▶ _Exercise prompt_: Both the line containing "Continue the Blender" and the line containing "before = set(bpy.data.objects)" are to be reproduced exactly, along with every line between them, and nothing more.

Source records
-=-=-
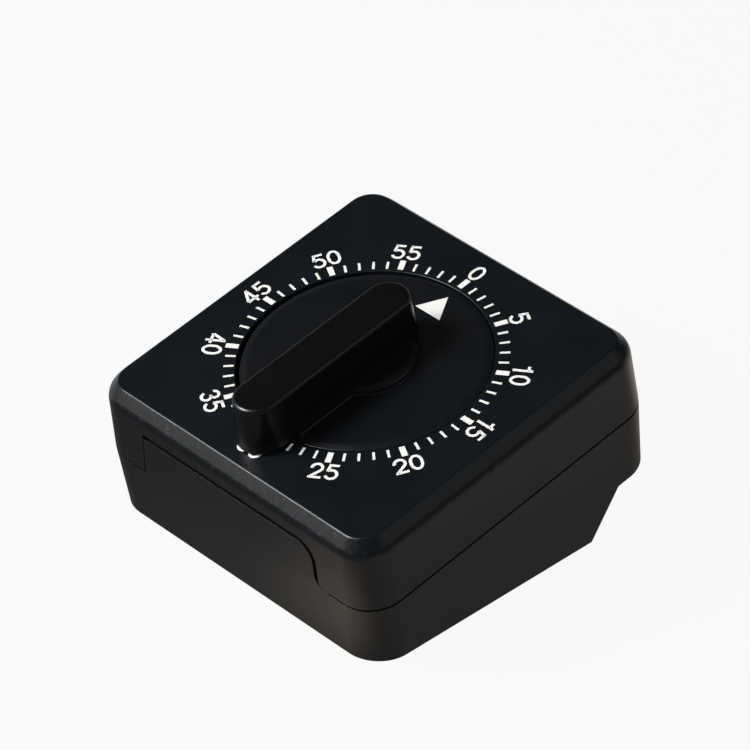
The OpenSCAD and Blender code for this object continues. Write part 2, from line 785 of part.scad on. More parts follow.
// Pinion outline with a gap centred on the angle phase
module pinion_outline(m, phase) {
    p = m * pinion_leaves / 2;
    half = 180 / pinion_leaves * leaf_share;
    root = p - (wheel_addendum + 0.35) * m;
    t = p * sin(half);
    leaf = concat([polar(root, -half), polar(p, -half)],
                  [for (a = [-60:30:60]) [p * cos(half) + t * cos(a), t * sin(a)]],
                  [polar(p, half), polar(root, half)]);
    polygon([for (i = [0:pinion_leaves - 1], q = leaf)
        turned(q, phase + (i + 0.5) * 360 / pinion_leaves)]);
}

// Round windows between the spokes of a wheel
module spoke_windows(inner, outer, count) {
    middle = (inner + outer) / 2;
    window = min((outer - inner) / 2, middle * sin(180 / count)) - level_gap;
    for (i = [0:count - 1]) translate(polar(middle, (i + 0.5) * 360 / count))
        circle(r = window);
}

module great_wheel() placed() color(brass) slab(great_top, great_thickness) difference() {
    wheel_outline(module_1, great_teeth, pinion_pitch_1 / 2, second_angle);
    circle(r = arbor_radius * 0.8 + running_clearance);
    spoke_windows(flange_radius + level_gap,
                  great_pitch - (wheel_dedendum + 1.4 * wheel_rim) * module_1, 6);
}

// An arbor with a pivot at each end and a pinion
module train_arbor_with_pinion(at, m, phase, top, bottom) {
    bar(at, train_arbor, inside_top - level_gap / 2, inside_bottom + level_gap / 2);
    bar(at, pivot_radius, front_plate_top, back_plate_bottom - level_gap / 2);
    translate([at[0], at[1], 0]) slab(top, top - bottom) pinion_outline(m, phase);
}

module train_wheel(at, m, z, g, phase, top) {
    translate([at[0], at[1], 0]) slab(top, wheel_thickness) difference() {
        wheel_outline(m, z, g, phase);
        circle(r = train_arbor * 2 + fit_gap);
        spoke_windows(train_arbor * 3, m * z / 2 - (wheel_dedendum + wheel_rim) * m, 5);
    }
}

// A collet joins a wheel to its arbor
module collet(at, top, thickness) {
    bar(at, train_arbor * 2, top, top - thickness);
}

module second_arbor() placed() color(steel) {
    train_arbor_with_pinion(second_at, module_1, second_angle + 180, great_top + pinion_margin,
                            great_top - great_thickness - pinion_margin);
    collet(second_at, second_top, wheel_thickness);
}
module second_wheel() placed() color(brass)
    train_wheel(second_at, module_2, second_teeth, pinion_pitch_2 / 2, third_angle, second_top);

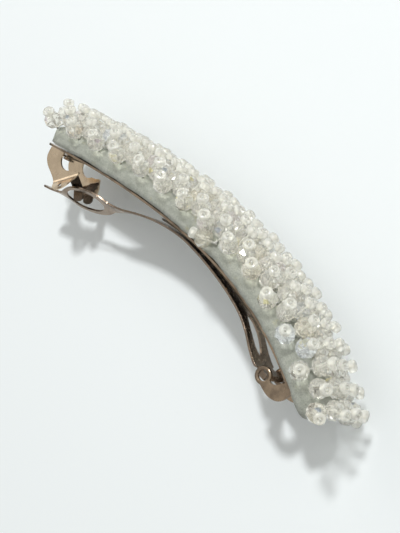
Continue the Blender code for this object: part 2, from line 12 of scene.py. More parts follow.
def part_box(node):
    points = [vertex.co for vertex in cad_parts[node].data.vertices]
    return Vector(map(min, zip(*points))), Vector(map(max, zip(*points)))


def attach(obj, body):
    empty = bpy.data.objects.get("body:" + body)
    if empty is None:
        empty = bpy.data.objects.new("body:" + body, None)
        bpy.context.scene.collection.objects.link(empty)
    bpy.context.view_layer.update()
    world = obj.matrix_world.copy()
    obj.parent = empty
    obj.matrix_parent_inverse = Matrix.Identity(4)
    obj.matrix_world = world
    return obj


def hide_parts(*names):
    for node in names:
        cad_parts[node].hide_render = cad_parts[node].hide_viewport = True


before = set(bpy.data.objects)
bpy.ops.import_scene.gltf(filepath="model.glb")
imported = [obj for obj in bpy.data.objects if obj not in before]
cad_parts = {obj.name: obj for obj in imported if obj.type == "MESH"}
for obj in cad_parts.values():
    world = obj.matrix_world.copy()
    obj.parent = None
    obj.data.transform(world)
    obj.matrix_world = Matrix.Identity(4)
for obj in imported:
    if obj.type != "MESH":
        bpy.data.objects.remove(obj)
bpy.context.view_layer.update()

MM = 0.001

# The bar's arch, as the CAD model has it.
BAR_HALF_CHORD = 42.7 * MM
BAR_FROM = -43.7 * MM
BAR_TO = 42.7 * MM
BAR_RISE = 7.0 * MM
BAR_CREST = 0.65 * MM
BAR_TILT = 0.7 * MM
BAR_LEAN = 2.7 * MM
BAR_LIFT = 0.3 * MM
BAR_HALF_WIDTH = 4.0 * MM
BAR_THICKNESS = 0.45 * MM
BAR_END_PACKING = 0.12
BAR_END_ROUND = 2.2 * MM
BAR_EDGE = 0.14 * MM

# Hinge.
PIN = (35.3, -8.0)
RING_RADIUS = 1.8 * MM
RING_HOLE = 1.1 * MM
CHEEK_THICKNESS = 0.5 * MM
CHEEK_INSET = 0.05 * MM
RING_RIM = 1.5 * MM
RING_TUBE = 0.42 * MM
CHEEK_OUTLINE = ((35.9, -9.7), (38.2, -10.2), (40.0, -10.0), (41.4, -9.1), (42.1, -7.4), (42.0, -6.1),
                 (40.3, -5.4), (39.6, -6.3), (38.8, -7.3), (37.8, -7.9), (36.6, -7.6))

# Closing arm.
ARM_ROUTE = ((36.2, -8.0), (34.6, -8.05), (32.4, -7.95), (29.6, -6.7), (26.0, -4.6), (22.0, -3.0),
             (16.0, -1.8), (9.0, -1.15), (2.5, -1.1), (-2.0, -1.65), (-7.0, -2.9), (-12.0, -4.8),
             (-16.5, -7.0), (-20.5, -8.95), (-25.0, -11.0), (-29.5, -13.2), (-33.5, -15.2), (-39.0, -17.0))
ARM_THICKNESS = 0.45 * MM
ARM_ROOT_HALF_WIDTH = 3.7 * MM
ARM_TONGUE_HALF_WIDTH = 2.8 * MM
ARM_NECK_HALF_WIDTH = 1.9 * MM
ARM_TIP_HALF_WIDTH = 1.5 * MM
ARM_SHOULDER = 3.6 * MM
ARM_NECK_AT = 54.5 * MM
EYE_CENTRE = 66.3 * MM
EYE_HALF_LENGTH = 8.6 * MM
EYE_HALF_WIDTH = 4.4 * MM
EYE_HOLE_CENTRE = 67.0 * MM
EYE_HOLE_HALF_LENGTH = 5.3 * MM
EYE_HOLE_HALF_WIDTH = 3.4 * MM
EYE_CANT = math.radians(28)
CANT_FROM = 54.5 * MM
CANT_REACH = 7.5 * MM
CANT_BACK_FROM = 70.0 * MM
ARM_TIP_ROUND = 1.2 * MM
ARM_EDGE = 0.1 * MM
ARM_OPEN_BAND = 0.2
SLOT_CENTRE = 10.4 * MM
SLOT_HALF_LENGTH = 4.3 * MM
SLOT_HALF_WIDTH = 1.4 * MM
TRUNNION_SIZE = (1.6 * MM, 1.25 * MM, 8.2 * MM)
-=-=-
▶ _Response to the task_:
Continue the Blender code for this object: part 2, from line 12 of scene.py. More parts follow.
def part_box(node):
    points = [vertex.co for vertex in cad_parts[node].data.vertices]
    return Vector(map(min, zip(*points))), Vector(map(max, zip(*points)))


def attach(obj, body):
    empty = bpy.data.objects.get("body:" + body)
    if empty is None:
        empty = bpy.data.objects.new("body:" + body, None)
        bpy.context.scene.collection.objects.link(empty)
    bpy.context.view_layer.update()
    world = obj.matrix_world.copy()
    obj.parent = empty
    obj.matrix_parent_inverse = Matrix.Identity(4)
    obj.matrix_world = world
    return obj


def hide_parts(*names):
    for node in names:
        cad_parts[node].hide_render = cad_parts[node].hide_viewport = True


before = set(bpy.data.objects)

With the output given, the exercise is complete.